Problem z fontanną Tychy mają już kilka lat. Przetarg na naprawę się nie udał, kolejny będzie wkrótce. Od 2018 roku, czyli od oddania do użytku fontanny otoczonej deskami kompozytowymi w Parku bł. Karoliny jest z nią problem. Urząd Miasta Tychy nie może porozumieć się z wykonawcą, którego karano już finansowo, teraz chciał sam wyremontować fontannę. Jak się okazało ponad 450 tys. zł, które miało w planach przeznaczyć miasto to za mało, wykonawcy chcieli nawet trzy razy tyle.

Inwestycja powstała w 2018 roku i dość szybko był z nią problem – wcześniej pisaliśmy o wyrwanych deskach, poluzowanych lub popękanych.

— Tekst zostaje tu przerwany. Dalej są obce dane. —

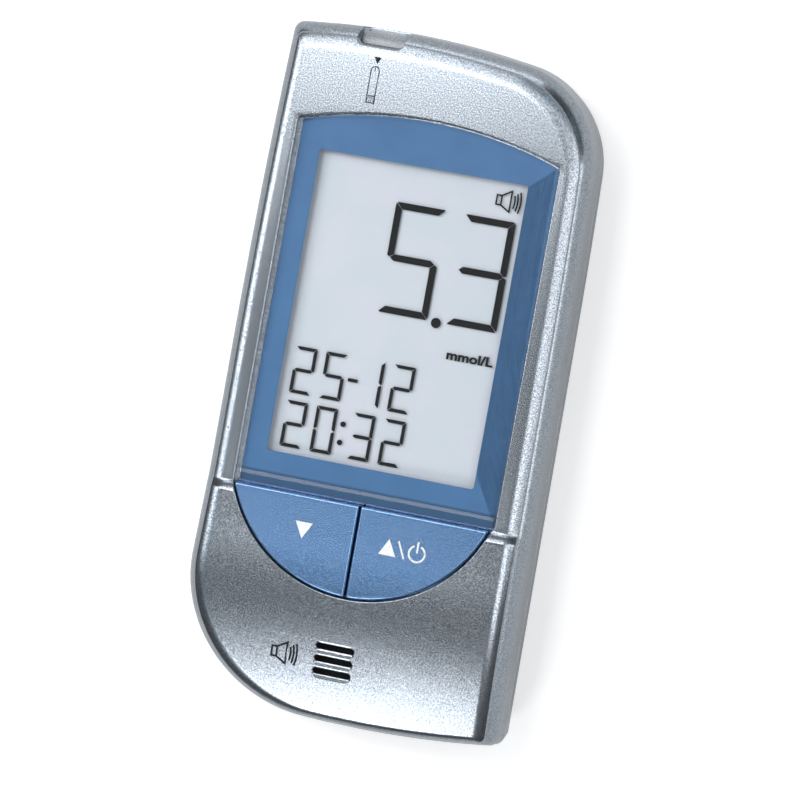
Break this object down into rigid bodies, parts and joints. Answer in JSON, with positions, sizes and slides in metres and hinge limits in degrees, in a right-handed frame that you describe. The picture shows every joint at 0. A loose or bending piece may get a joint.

Wtedy też ławki były uszkodzone, nie mówiąc o tym, że wyglądały jakby miały kilka lat.

Miasto nałożyło na wykonawcę 530 tys. zł kar umownych z tytułu zwłoki w realizacji przedmiotu umowy, które zostały potrącone przez magistrat z przysługującego mu wynagrodzenia. W sumie inwestycja w parku bł. Karoliny miała kosztować ponad 1,7 mln zł brutto.

Reklama

Niestety, nieszczęścia chodzą parami i poniszczony taras został dodatkowo rozjechany w 2019 roku przez firmę sprzątającą, którą zatrudniło miasto. Tyscy urzędnicy mają duży problem z porozumieniem się z wykonawcą inwestycji, dlatego postanowiono naprawić obiekt na koszt miasta i sądownie dochodzić odszkodowania od firmy, która dawała gwarancje.

Dwie oferty na naprawę fontanny

Tutaj dochodzimy do przetargu, który ogłosiło miasto na remont fontanny, a który pod koniec czerwca został unieważniony. Tychy chciały przeznaczyć na remont fontanny ponad 450 tys. zł. Wpłynęły dwie oferty.

CELMAR Sp. z o.o. chciała ponad 847 tys. zł. Drugą ofertę złożyło konsorcjum dwóch firm, które wyceniły swoje prace na prawie 1,3 mln zł.

Jak dowiedzieliśmy się w Wydziale Remontów Urzędu Miasta Tychy, wkrótce ogłoszony zostanie nowy przetarg na remont fontanny.